爰(ここ)に或る智人来りて示して云く、汝が歎く所実に爾(しか)なり、此くの如く無常のことはりを思い知り善心を発す者は麟角よりも希なり、此のことはりを覚らずして悪心を発す者は牛毛よりも多し、汝早く生死を離れ菩提心を発さんと思はば吾最第一の法を知れり志あらば汝が為に之を説いて聞かしめん、

 

新版御書

 ここに、ある智人来って示して云わく、汝が歎くところ実にしかなり。かくのごとく無常のことわりを思い知り、善心を発す者は、麟角よりも希なり。このことわりを覚らずして悪心を発す者は、牛毛よりも多し。汝早く生死を離れ菩提心を発さんと思わば、吾最第一の法を知れり。志あらば、汝がためにこれを説いて聞かしめん。

 

通解:

ここにある智人が来て諭して言う。あなたの嘆くことはまことにその通りである。このように無常の道理を思い知り、善心を起こすものは麒麟の角よりも稀である。この道理を覚らないで悪心を起こすものは牛毛よりも多い。あなたが早く生死の苦しみを離れ、菩提心を起こそうと思うのであれば、私は最大一の法を知っている。志があるならばあなたのためにこれを説いて聞かせよう。

 

新版御書

 その時、愚人座より起って掌を合わせて云わく、我は日来外典を学し風月に心をよせて、いまだ仏教ということを委細にしらず。願わくは上人、我がためにこれを説き給え。

通解:

その時愚人は座から起(た)って手を合わせていう、私は日ごろ外典を学び、詩歌の道に心をよせ、まだ仏教のことを詳しくは知らない。願わくは上人私のためにこれを説いてください。

 

 その時、上人の云わく、汝、耳を伶倫が耳に寄せ、目を離朱が眼にかって、心をしずめて我が教えをきけ。汝がためにこれを説かん。・・・・・・・・to be continued

 

ここから五重の相対のように低い教えを先に説くようです、まずは戒律の話が出てくる・・・

 

<感想>

さて、立正安国論を既に読まれた方は、聖人が一人、客人も一人だったから、この聖愚問答抄は最初少し戸惑うかもしれません。この御書では愚人一人に対して小乗教の律僧、念仏の居士、禅宗の修行者が次々と訪れ、前の宗派を批判し自宗に対する信仰を勧めるのです。そこが面白いところです。

 

聖愚問答抄は上下に分かれていますが、上には前段と後段の一部が含まれており、下には後段の残りの部分が述べられています。

 

前段では律僧・専修念仏の居士・真言の行者・禅の修行者が次々と愚人を訪れ前の宗派を破折しては自宗を勧めていく。

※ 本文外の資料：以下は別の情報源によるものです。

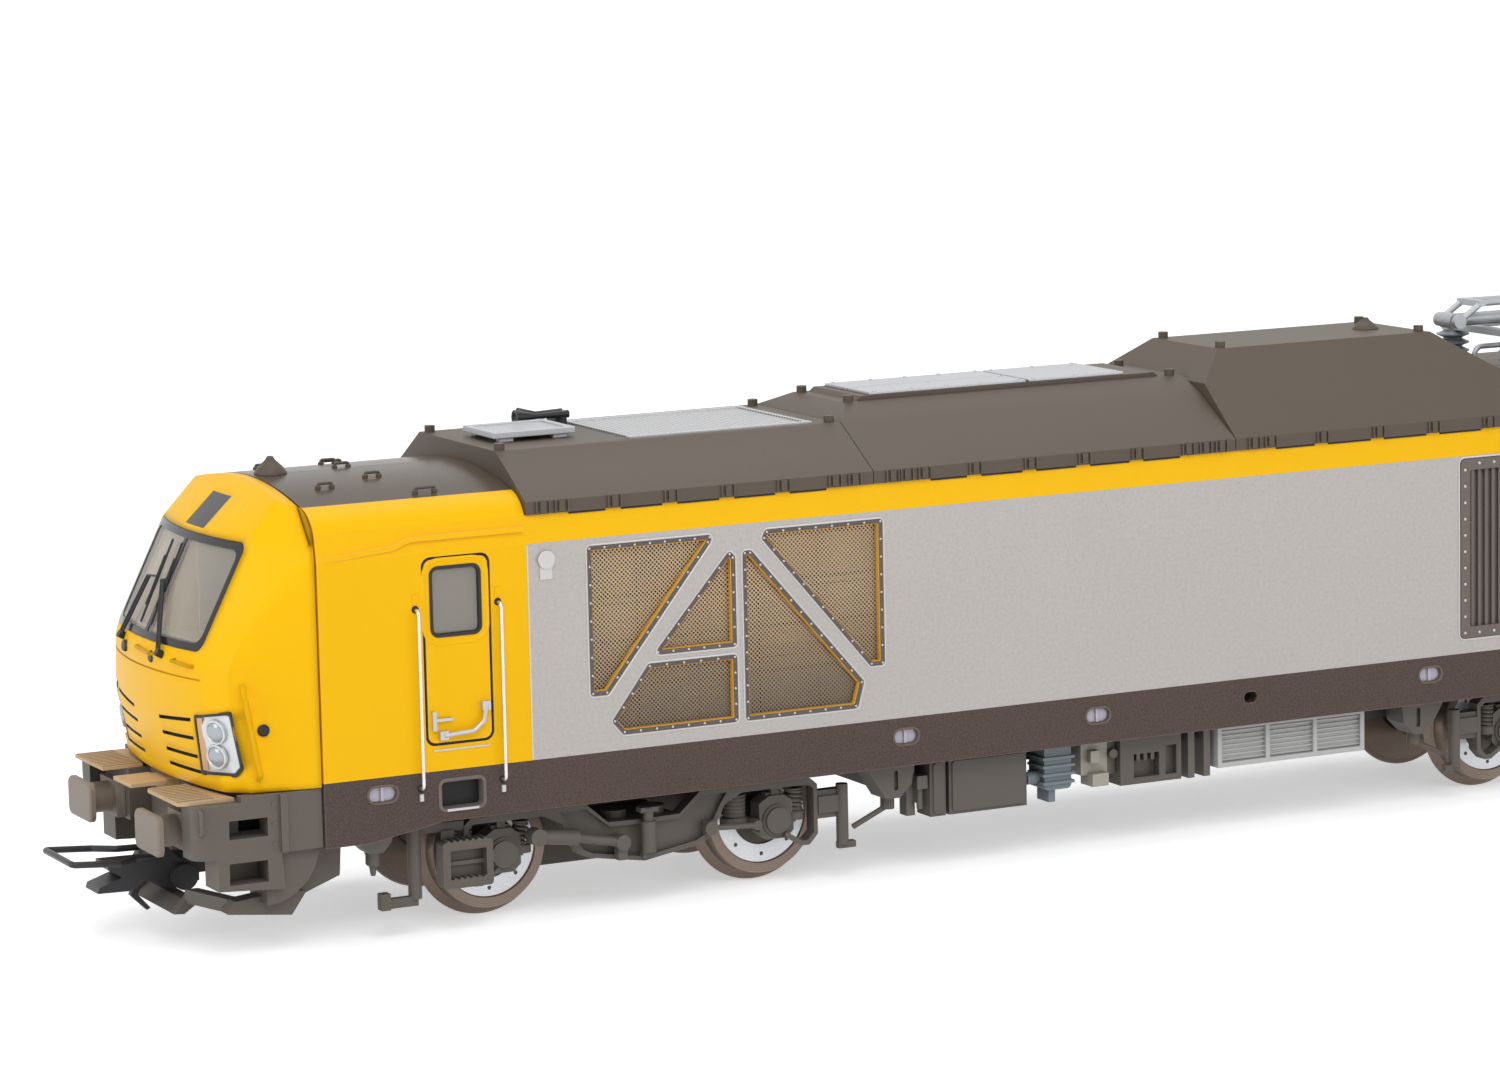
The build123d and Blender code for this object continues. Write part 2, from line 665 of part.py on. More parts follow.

後段に入って諸宗の真偽に迷い、求道の旅に出て法華受持のまことの聖人に会う。

聖愚問答抄という題名は正しくはこれ以後の聖人と愚人の問答によってつけられている。聖人は諸宗をさして皆悪道に堕ちる業因になると諭し、ただ法華経のみが釈迦の出世の本懐であり、真実の経典であることを示して浄土宗と真言宗を破折する。ここまでが上巻。

 

下巻では禅宗を破折し終わり、次いで法華経こそ衆生成仏の直道であると示される聖人の言葉に愚人が次第に転迷開悟し、妙法五字に一切の功徳を含む題目の修行の正しい所以と、謗法破折の意義を了解して妙法に帰依していく次第を述べている。

 

以上ざっくりした内容の説明でおわりま~す。講義本では262頁もあって、読み返すのが大変なんで興味のある方は御書を読んでみてください。講義は第6巻下にあります。

 

愚人が段々高い教えに付こうとするのが面白いです。折伏もこんな素直な人にするならすぐ入会させてあげられるかも。ただ、私たちは一気に南無妙法蓮華経を説けばいいと思うのですが、それがわかる人が少ないのです。色んな比喩を使って相手にわからせていく方法を学びたいところです。